JAKARTA,investor.id – Bank Indonesia (BI) angkat bicara tentang penerapan kebijakan tarif balasan atau tarif resiprokal yang dijalankan oleh Amerika Serikat terhadap Indonesia sebesar 32%. Dalam hal ini BI terus melakukan monitoring perkembangan pasar keuangan global dan juga domestik pasca pengumuman kebijakan tarif resiprokal.
“Pasar bergerak dinamis dimana pasar saham global mengalami pelemahan dan yield US Treasury mengalami penurunan hingga jatuh ke level terendah sejak Oktober 2024,” ucap Kepala Departemen Komunikasi BI Ramdan Denny Prakoso dalam pernyataan resmi yang diterima pada Sabtu (5/4/2025).
Oleh karena itu BI konsisten berada di pasar spot untuk menjaga stabilitas nilai tukar rupiah. Upaya stabilisasi nilai tukar tukar rupiah dilakukan dengan cara dalam bentuk Domestic Non-Delivery Forward (DNDF), intervensi di pasar spot, hingga ke pasar surat berharga negara (SBN). Dengan adanya intervensi BI berharap agar ekspektasi pelaku pasar terhadap terjaga terhadap perekonomian Indonesia. Berdasarkan data Bloomberg pada Kamis(3/4/2025) nilai tukar rupiah sebesar Rp 16.652 per dolar AS.
“BI tetap berkomitmen untuk menjaga kestabilan nilai tukar rupiah, terutama melalui optimalisasi instrumen triple intervention dalam rangka memastikan kecukupan likuiditas valas untuk kebutuhan perbankan dan dunia usaha serta menjaga keyakinan pelaku pasar,” tegas Ramdan.

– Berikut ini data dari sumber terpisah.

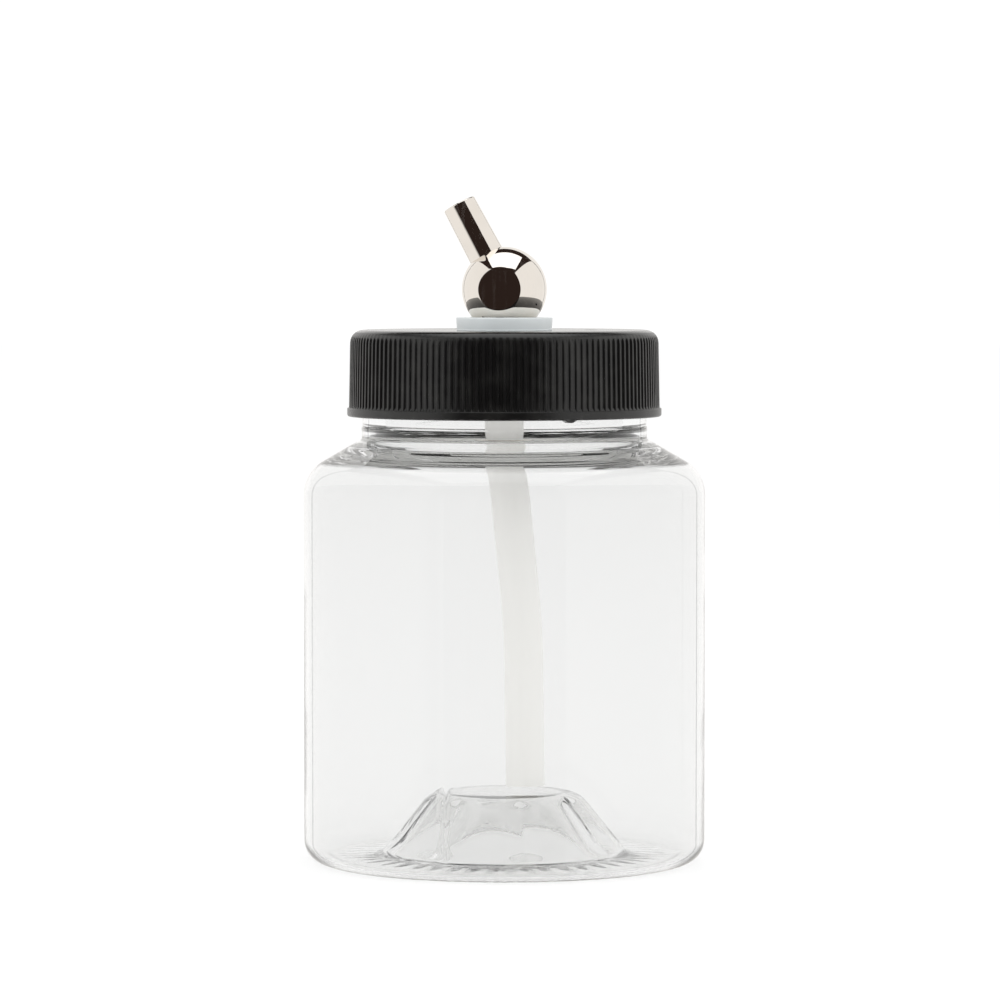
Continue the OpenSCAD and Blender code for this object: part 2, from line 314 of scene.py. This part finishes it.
# the thread that the jar and the cap share
screw = {
    "pitch": 4.2333,
    "fade": 40,               # degrees over which the ridge runs out at each end
    "drop": 1.6,              # the cap's ridge bears on the underside of the jar's
}


def eased(x):
    # 0 below 0, 1 above 1, a smooth step between
    x = np.clip(x, 0, 1)
    return x * x * (3 - 2 * x)


def apart(angle, bearing):
    # degrees from the bearing, which counts from the camera side towards +X
    return (np.degrees(angle) + 90 - bearing + 180) % 360 - 180


def ridgeHeight(z, angle, v, middle):
    # share of the full height of a right-handed screw ridge that passes the height middle at the angle 0
    foot, crest = v["threadWidths"]
    turns = angle / (2 * math.pi)
    best = np.zeros_like(z)
    for k in range(-3, 4):
        centre = middle + screw["pitch"] * (turns + k)
        shape = eased((foot / 2 - np.abs(z - centre)) / (foot / 2 - crest / 2))
        toEnd = np.minimum(centre - v["threadLow"], v["threadHigh"] - centre)
        run = np.clip(toEnd / (screw["pitch"] * screw["fade"] / 360), 0, 1)
        best = np.maximum(best, shape * run)
    return best


def smoothByAngle(piece, degrees):
    deselect()
    piece.select_set(True)
    bpy.context.view_layer.objects.active = piece
    bpy.ops.object.shade_smooth_by_angle(angle=math.radians(degrees))


def cutWith(piece, cutter):
    deselect()
    bpy.context.view_layer.objects.active = piece
    cut = piece.modifiers.new("cut", "BOOLEAN")
    cut.object = cutter
    cut.operation = "DIFFERENCE"
    cut.solver = "EXACT"
    bpy.ops.object.modifier_apply(modifier=cut.name)
    bpy.data.objects.remove(cutter)


def applyPlace(piece, matrix):
    deselect()
    piece.matrix_world = matrix
    piece.select_set(True)
    bpy.context.view_layer.objects.active = piece
    bpy.ops.object.transform_apply(location=True, rotation=True, scale=True)


def standsFor(piece, node, body, material):
    piece.data.materials.clear()
    piece.data.materials.append(material)
    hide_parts(node)
    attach(piece, body)
    print(piece.name, len(piece.data.polygons), "faces")


# materials

# the two colours that each finish drifts between
finishes = {
    "clear": ((0.902, 0.904, 0.902), (0.914, 0.914, 0.910)),
    "throughClear": (0.986, 0.987, 0.981, 1),  # what is left of light that falls through the clear wall
    "black": ((0.006, 0.006, 0.006), (0.013, 0.013, 0.012)),
    "nylon": ((0.74, 0.79, 0.80), (0.80, 0.84, 0.85)),
    "milky": ((0.98, 0.972, 0.945), (0.995, 0.988, 0.965)),
    "foam": ((0.82, 0.82, 0.79), (0.90, 0.90, 0.88)),
    "bright": ((0.82, 0.775, 0.72), (0.79, 0.745, 0.69)),
    "turned": ((0.74, 0.72, 0.68), (0.62, 0.60, 0.57)),
}


def newGroup(name, inputs, outputs):
    group = bpy.data.node_groups.new(name, "ShaderNodeTree")
    for socket, value in inputs.items():
        made = group.interface.new_socket(socket, in_out="INPUT", socket_type="NodeSocketFloat")
        made.default_value = value
    for socket in outputs:
        group.interface.new_socket(socket, in_out="OUTPUT", socket_type="NodeSocketFloat")
    return group, group.nodes.new("NodeGroupInput"), group.nodes.new("NodeGroupOutput")


def calc(tree, operation, *values, clamp=False):
    node = tree.nodes.new("ShaderNodeMath")
    node.operation = operation
    node.use_clamp = clamp
    for i, value in enumerate(values):
        if isinstance(value, bpy.types.NodeSocket):
            tree.links.new(value, node.inputs[i])
        else:
            node.inputs[i].default_value = value
    return node.outputs[0]


def mouldedGroup():
    # slow waviness and a fine grain in one height, and a cloudy tone for colour and roughness
    group, source, result = newGroup(
        "mouldedSurface",
        {"Wave Scale": 120, "Wave Height": 0.3, "Grain Scale": 2500, "Grain Height": 0.1},
        ("Height", "Tone"),
    )
    place = group.nodes.new("ShaderNodeTexCoord")
    noises = {}
    for key, detail in (("Wave", 2), ("Grain", 3)):
        noise = group.nodes.new("ShaderNodeTexNoise")
        noise.inputs["Detail"].default_value = detail
        group.links.new(place.outputs["Object"], noise.inputs["Vector"])
        group.links.new(source.outputs[key + " Scale"], noise.inputs["Scale"])
        noises[key] = calc(group, "MULTIPLY", noise.outputs["Fac"], source.outputs[key + " Height"])
        if key == "Wave":
            group.links.new(noise.outputs["Fac"], result.inputs["Tone"])
    group.links.new(calc(group, "ADD", noises["Wave"], noises["Grain"]), result.inputs["Height"])
    return group


def handledGroup():
    # fine lines and soft smudges left by handling, as a mask from 0 to 1
    group, source, result = newGroup(
        "handlingMarks",
        {"Line Scale": 700, "Smudge Scale": 260, "Stretch": 0.06},
        ("Lines", "Smudges"),
    )
    place = group.nodes.new("ShaderNodeTexCoord")
    stretch = group.nodes.new("ShaderNodeCombineXYZ")
    stretch.inputs["X"].default_value = 1
    stretch.inputs["Y"].default_value = 1
    group.links.new(source.outputs["Stretch"], stretch.inputs["Z"])
    drawn = group.nodes.new("ShaderNodeVectorMath")
    drawn.operation = "MULTIPLY"
    group.links.new(place.outputs["Object"], drawn.inputs[0])
    group.links.new(stretch.outputs[0], drawn.inputs[1])
    lines = group.nodes.new("ShaderNodeTexNoise")
    lines.inputs["Detail"].default_value = 4
    group.links.new(drawn.outputs[0], lines.inputs["Vector"])
    group.links.new(source.outputs["Line Scale"], lines.inputs["Scale"])
    smudges = group.nodes.new("ShaderNodeTexNoise")
    group.links.new(place.outputs["Object"], smudges.inputs["Vector"])
    group.links.new(source.outputs["Smudge Scale"], smudges.inputs["Scale"])
    for noise, low, high, name in ((lines, 0.5, 0.75, "Lines"), (smudges, 0.45, 0.7, "Smudges")):
        shift = calc(group, "SUBTRACT", noise.outputs["Fac"], low)
        group.links.new(calc(group, "DIVIDE", shift, high - low, clamp=True), result.inputs[name])
    return group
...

Sebelumnya Presiden AS Donald Trump sudah mengumumkan akan memberlakukan tarif dasar sebesar 10% untuk semua impor ke negara AS. Bahkan, tarif yang lebih tinggi untuk sejumlah negara mitra dagang, termasuk Indonesia. Adapun kebijakan tarif balasan ini diberlakukan sebesar 34% untuk China dan 20% untuk Uni Eropa, sebagai respons terhadap bea masuk yang diberlakukan pada produk-produk AS. Sedangkan untuk Indonesia sebesar 32% dan tarif tertinggi terlihat akan diberlakukan kepada Vietnam sebanyak 46%.
Di sisi lain, Guru Besar Institut Pertanian Bogor (IPB) Didin S. Damanhuri mengatakan pengenaan tarif resiprokal dari Amerika Serikat ke Indonesia sebesar 32% diperkirakan akan menyebabkan nilai tukar rupiah melemah hingga Rp 17.000 per dolar AS.
“Dampak yang segera adalah akan terjadi depresiasi rupiah yang saat ini sudah Rp 16.700 per dolar AS dan tidak mustahil dalam beberapa hari ke depan akan melampaui Rp 17.000 per dolar AS,” ucap Didin.
Menurut dia, pelemahan nilai tukar rupiah akan menyebabkan perusahaan yang terdampak melakukan pemutusan hubungan kerja (PHK). Pengusaha memilih PHK sebagai upaya rasionalisasi korporasi. Rentetan akan berlanjut terhadap penurunan geliat UMKM dan daya beli masyarakat.
“Daya beli masyarakat akan menurun secara lebih masif lagi yang kini pun sudah terjadi pelemahan daya beli masyarakat,” terang dia.